Lesson:  No man is an island.

Absolutely!  You need foundry and model vendor support, which is why commercial GaAs foundries support both Agilent and AWR. Request rates for AWR kits have grown over the years, as has customer adoption.  From AWR’s perspective, we don’t just tick the box and move on with foundry support, we want to make sure the designs that come out of Microwave Office are clean and right the first time.  We work closely with foundries to implement our latest features such as iNets, ACE, AXIEM, etc. into our kits (see our latest press release on UMS PDKs).

As for models, they are key as well.  AWR offers lots and lots of models and incorporates them into the software via an XML library, which provides measurement-based models and footprints accessible from the software so that any vendor model updates are ready immediately.

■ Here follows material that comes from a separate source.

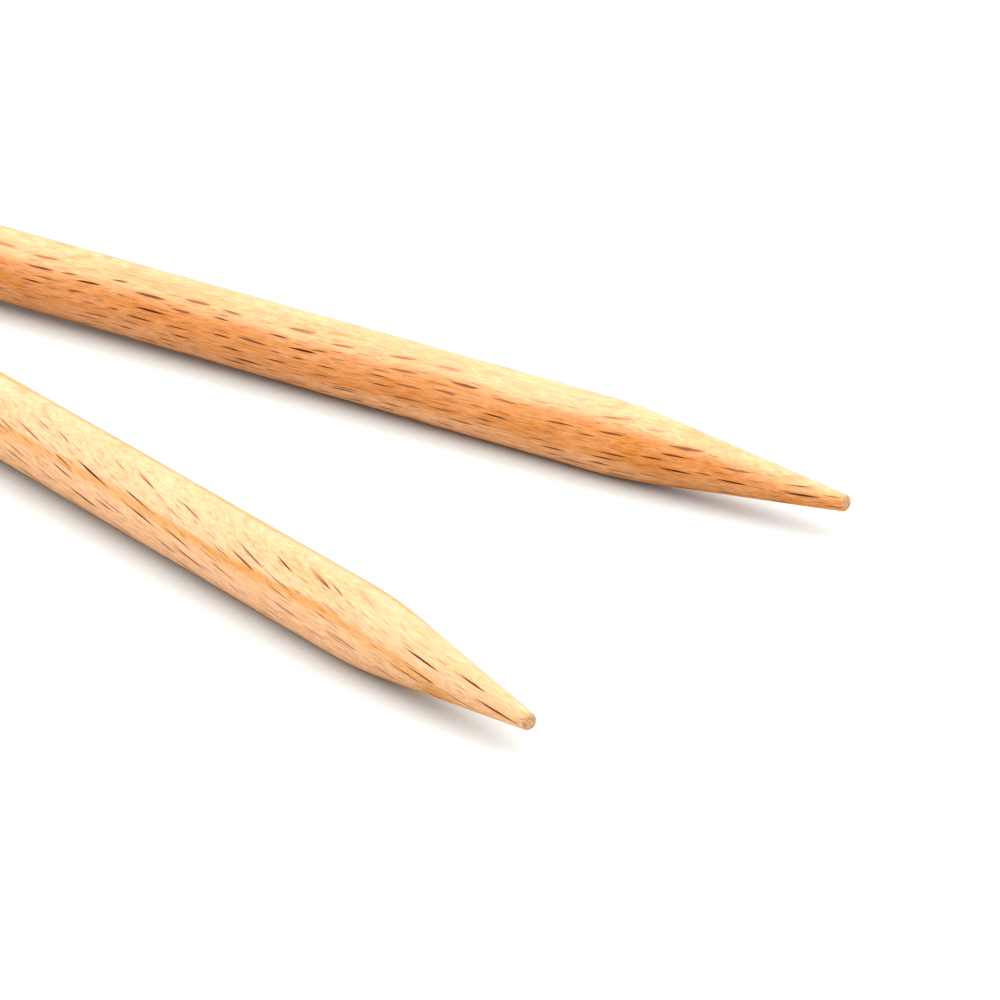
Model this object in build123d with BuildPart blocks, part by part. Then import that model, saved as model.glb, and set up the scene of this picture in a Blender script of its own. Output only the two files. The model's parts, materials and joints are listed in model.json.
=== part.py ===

Mistake #7 – Focusing on software and not on services and support

Lesson: The Golden Rule: Treat others as you want to be treated!

This point must have been written with AWR in mind.  To us, providing good customer support means having people in support who have actually designed circuits for a living, so they understand the problems about which they are being asked.  We offer 1-800, email, Internet, and open (password free) knowledge base access, free on-line training and more.  AWR consistently ranks at the top of user surveys in customer service and support. Today more than ever before, software vendors absolutely need to focus on support. Call AWR’s hotline today and ask a question. You’ll be favorably impressed.

To sum it all up, mistakes are more often than not the way many of us learn.  The only way to avoid repeating them in the future (besides denial) is to take the lessons learned to heart and apply them. Perhaps the most important lesson we can all learn when buying software, or anything else, is to look for a vendor dedicated to the industry and the products it provides, and, most importantly, dedicated to the customer.

2 Responses to “Mistakes? Let’s call them lessons learned!”

  1. Ake Villazza says:

    Very nice article. I enjoy your blogs very much. Keep them coming please, we need refreshing perspectives in EDA.